When I was twenty-two, I browsed the increasingly popular internet out of interest in seeing if there were others who had made similar discoveries. I was amazed to find that there were millions of these freethinking individuals in America alone. Using enlightened rationale in conjunction with the enormous amount of counterevidence, hundreds dedicated their time to freeing others from lives of conditioned thought. In fact, a select few had an understanding of the Bible far beyond what I ever realistically hoped to ascertain. As for the Christian defense of these findings, I could see a lot of straw grasping. Their best representatives, having obtained bogus doctorates from self-accredited paper mills, stretched and twisted biblical text in order to make it fit with their predetermined agendas.

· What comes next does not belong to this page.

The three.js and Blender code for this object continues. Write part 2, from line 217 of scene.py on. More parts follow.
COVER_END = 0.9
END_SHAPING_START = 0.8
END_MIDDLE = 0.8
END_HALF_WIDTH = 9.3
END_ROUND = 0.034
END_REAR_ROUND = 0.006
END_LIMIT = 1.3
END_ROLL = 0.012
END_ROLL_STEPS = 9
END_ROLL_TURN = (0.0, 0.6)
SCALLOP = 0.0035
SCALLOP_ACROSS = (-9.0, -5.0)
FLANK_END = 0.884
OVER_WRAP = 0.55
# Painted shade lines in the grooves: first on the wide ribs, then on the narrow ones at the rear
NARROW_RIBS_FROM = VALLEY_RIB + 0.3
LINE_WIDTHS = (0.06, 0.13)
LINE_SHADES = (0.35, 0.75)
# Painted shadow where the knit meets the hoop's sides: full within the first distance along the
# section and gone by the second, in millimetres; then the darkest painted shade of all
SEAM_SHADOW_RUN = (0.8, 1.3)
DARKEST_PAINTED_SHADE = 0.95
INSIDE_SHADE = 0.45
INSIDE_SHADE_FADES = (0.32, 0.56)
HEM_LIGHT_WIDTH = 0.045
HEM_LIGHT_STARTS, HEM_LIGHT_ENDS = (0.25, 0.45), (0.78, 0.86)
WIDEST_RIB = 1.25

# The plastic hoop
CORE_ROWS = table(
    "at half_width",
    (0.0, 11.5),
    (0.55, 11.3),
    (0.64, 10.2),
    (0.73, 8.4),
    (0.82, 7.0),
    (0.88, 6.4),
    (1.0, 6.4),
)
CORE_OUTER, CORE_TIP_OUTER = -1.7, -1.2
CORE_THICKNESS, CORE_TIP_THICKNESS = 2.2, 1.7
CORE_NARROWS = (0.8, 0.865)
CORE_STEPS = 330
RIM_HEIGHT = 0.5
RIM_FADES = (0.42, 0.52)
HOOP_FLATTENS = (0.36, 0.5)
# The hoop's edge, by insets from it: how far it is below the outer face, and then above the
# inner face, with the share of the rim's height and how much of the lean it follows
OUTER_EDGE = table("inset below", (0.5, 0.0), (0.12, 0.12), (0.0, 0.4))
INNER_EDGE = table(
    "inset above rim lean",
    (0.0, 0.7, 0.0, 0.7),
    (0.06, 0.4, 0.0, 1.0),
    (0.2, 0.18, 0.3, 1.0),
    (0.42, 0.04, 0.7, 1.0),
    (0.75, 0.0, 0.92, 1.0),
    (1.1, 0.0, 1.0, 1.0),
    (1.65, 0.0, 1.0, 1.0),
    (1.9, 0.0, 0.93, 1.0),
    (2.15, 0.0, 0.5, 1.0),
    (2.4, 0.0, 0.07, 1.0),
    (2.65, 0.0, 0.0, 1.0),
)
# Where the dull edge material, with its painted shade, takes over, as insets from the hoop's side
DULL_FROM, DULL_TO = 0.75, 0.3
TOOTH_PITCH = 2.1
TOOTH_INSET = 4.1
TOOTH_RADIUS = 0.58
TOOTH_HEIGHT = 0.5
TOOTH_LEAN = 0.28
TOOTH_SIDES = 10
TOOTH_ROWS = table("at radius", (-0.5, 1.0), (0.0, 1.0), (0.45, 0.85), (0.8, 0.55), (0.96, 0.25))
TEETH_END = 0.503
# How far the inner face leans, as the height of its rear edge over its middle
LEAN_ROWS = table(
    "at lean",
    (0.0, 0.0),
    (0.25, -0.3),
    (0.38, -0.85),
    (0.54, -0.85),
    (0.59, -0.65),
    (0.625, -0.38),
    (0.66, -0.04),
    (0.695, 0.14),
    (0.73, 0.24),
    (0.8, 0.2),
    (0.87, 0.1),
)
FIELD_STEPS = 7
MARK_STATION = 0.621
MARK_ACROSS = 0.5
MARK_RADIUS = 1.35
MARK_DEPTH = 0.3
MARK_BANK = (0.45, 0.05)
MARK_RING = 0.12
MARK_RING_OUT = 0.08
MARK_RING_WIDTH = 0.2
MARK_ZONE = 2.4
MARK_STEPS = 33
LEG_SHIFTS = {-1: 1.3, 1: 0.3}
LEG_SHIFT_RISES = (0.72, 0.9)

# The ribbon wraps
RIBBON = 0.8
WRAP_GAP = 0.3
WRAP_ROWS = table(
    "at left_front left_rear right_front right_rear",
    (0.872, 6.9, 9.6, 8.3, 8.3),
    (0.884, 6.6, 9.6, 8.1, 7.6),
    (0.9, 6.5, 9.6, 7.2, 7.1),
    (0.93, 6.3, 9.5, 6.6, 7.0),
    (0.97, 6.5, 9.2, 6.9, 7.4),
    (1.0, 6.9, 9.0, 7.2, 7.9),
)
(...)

Besides, how objective can one honestly remain while analyzing evidence that’s contrary to the belief system in which an enormous emotional investment has already been made? After a long childhood journey, the ultimate answer had finally become obvious to me. If you undertake an honest, dispassionate, and emotionless analysis of the Bible, you can easily conclude that it’s not the word of a supreme being. Contrary to what many Christians would like the world to believe, certain facts can’t just be absolute truth.

Once I completed my minor in psychology, I had a better grasp on how religious systems tend to work. As a general rule, individuals exhibit their desire to be in groups by surrounding themselves with those who hold similar interests in order to reinforce the perceived appropriateness of their beliefs and opinions. I recognized that I, too, underwent a near-universal conditioning process and tried to recruit/assimilate others into my group because that’s what I was told God wanted me to do. I also realized that many Christians don’t even know what they believe because they never take the time to read the whole Bible. Because of this shockingly lazy choice exercised by the vast majority of Christians, they’re mentally unequipped to answer challenges to their belief system. As a result, the common response to presented complications is usually this: “The Bible says it. I believe it. That settles it.”

When it comes to religion, the mainstream believers exhibit no more in-depth thinking than the cult members everyone watched burn in Waco, Texas not too long ago. Christians are normal people in the outside world, but their brains seem to switch over to standby mode on Sunday. Cult members usually exercise the ability to live normal lives, too. Regardless of the actions such religious people take, I could never deem them as evil because I understand that they’re victims of an unfortunate destiny misleading them down a path of ignorance and unwitting gullibility.

Agnostic once again, I began to realize the full impact of Christianity on our society just a few months before the completion of my book. I was particularly interested in the wealth of scientific evidence against the occurrence of a global flood. Using common sense and knowledge from my scientific background, I decided to compile my own list of reasons why Noah’s flood couldn’t have feasibly taken place as told by the Bible. A Christian friend of mine who always asked to hear about biblical problems was fascinated by my research. I later decided to convert my list into a publishable essay in hopes of being acknowledged as a beneficial freethinker. In the process, a few additional topics worthy of discussion came to mind. While scholars, historians, and philosophers have thoroughly covered these issues, they scribed most of their material on an extremely sophisticated level. Even with a bachelor’s degree and a doctorate in the sciences, much of it went over my head. For this reason, I decided to write on a level that everyone could enjoy and comprehend. After the first few essays were completed, I knew I had more than enough ideas to write a book.

So, with all of this said, why even spend so much time debunking Christianity? Although I can’t offer an exact reason, my passion is probably driven by the salient danger created by Christianity and its subsequent influence on nearly two billion people every day. While the evil forces of certain deceitful religions have somewhat subsided in more recent times, the hatred inadvertently generated by these belief systems remains the greatest threat to humankind’s continued existence. In the past two thousand years, Christianity has been guilty of initiating several wars and crusades resulting in thousands of needless deaths, blatantly oppressing women to the point of worthlessness, abhorrently justifying the enslavement of Africans and perpetuating cruelties upon them we would rather just forget, shamelessly driving its followers to hang or burn alleged witches, nearly exterminating the entire Native American population, and inconspicuously robbing billions of people of countless man-hours that could have been much better spent on improving our planet. Someone certainly needs to address these issues, and the book most of the Western world swears by demands a thorough critical analysis.